Wenig Zeit und viel zu erzählen
Was hier schon recht kompliziert klingt, stellt im Film erst den Anfang einer erzählerisch unerwartet breit aufgestellten Geschichte dar, die sich leider etwas übernimmt bei dem Versuch, Familienund Sozialdrama, Gangsterkrimi, Politthriller, Actionfilm und Korruptionsreißer unter einen Hut
zu bringen und das in weniger als 103 Minuten. Es fällt schwer, den Korruptionsermittlungen einiger weniger couragierter Polizisten die nötige Aufmerksamkeit zu schenken, wenn doch sogleich wieder Schauplatz, Thema und häufig auch Stimmung gewechselt werden. Die Wiederannäherung Liams an seine Familie könnte emotional aufwühlend, zart oder tragisch sein, doch in „The Corrupted“erhalten diese leisen Momente kaum Raum, um Wirkung zu entfalten. Wer hingegen mehr als ausreichend Raum erhält, ist Clifford Cullen. Dieser Darling der High Society ist ein waschechter Psychopath, was vom Film sehr früh unter Beweis gestellt wird.
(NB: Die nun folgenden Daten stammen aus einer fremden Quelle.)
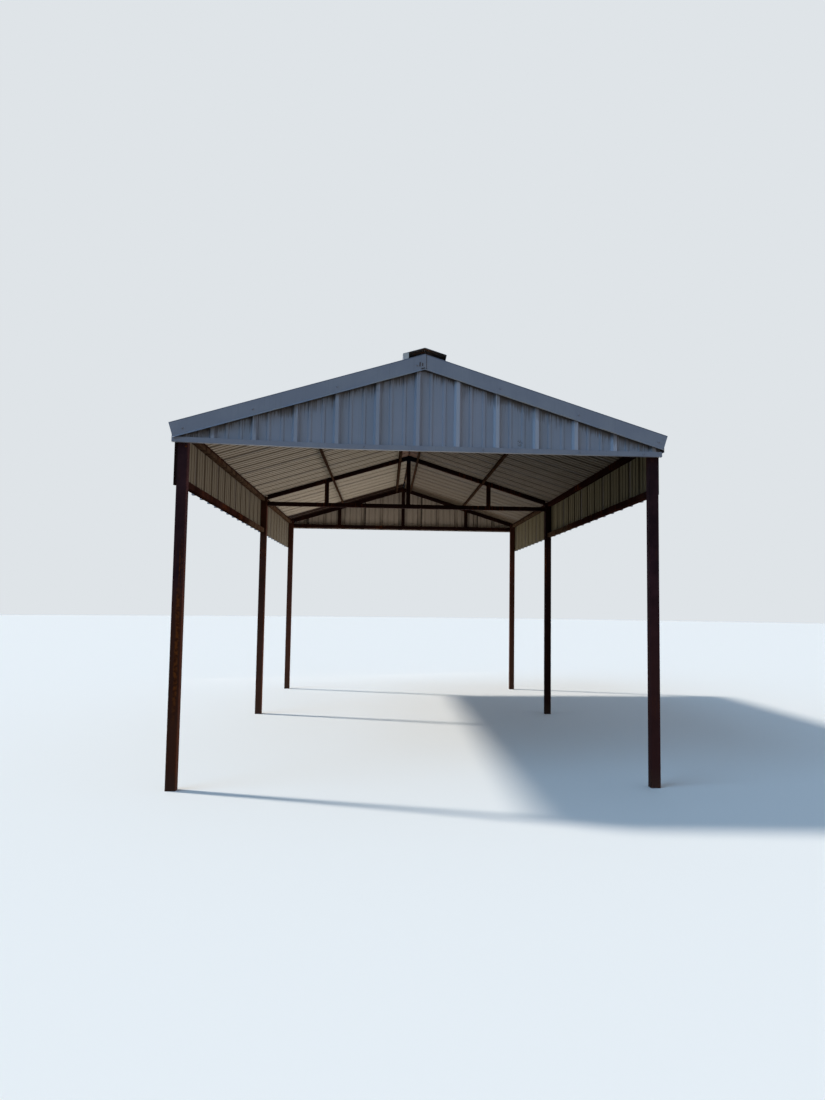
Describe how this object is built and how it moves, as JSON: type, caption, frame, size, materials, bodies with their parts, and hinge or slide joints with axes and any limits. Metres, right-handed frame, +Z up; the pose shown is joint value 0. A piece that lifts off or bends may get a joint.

Dennoch bekommt er wieder und wieder Gelegenheit, seine Grausamkeit, Brutalität und völlige Immoralität zu demonstrieren. Der Erkenntnisgewinn solcher Szenen fällt gering aus, da sie nur bestätigen, was ohnehin schon über den Charakter bekannt ist, und dank vergleichsweise zurückhaltender Inszenierung gibt es auch nur wenige makabre Schauwerte zu bestaunen. Wer die in ähnlichem Milieu angesiedelten Gangsterserien „Mcmafia“oder „Gangs Of London“kennt, wird hier wohl völlig ungerührt bleiben. Leider spielt Timothy Spall seine Figur auch durchweg mit der gleichen verdrießlich-distanzierten Miene, gefällt sich in klischeehaften Gangsterattitüden und prätentiösen Schwafeleien, während es an bedrohlicher physischer Präsenz deutlich mangelt. Das grundsätzlich vorhandene Charisma des Schauspielers
rettet den Charakter glücklicherweise vor der Karikatur, aber hier hätte eine nuanciertere Figurenzeichnung, für die durchaus Zeit gewesen wäre, viel bewirken können. Eine bessere Darstellerleistung hätte auf alle Fälle die Hauptfigur des Filmes verdient. Sam Claflin agiert durchweg farblos und wenig mitreißend. Anders als Spall fehlt ihm auch das Charisma, um seiner Figur genug Leben einzuhauchen. Wirklich schlecht ist seine Leistung nicht, aber unter den Gegebenheiten des Filmes mit all seinen verzweigten und verwobenen Handlungsästen bräuchte es überdurchschnittliche Darbietungen, um Szenen zu schaffen, die sich im Konkurrenzkampf der Erzählstränge behaupten können. Die kleineren, aber dennoch wichtigen Rollen wurden hingegen überzeugend besetzt und tragen dazu bei, dass es „The Corrupted“letztlich doch gelingt, eine sehenswerte Filmerfahrung zu werden.
Große Ambitionen
Apropos sehenswert: Die dominierenden, sehr prägnanten Impressionen des proletarisch geprägten Stadtteils Stratford im Film werden kontrastiert durch das Wolkenkratzerpanorama der Londoner Innenstadt und schaffen ein stimmungsvolles Bild einer Stadt der Gegensätze; ein Bild, das die inhaltliche Etablierung des prominenten Schauplatzes visuell beeindruckend komplementiert. An der handwerklichen Umsetzung des Stoffes gibt es also wenig auszusetzen, auch wenn die Musik weitgehend unauffällig bleibt. Und grundsätzlich ist der ambitionierte, komplexe Erzählansatz des Drehbuchs und letztlich des Filmes aller Ehren wert. Dennoch bleiben aufgrund der knappen Laufzeit viele der theoretisch interessanten Möglichkeiten solch eines dicht gewobenen Gesellschaftspanoramas in der Praxis von „The Corrupted“in vielversprechenden, aber unterentwickelten Ansätzen stecken. Schade!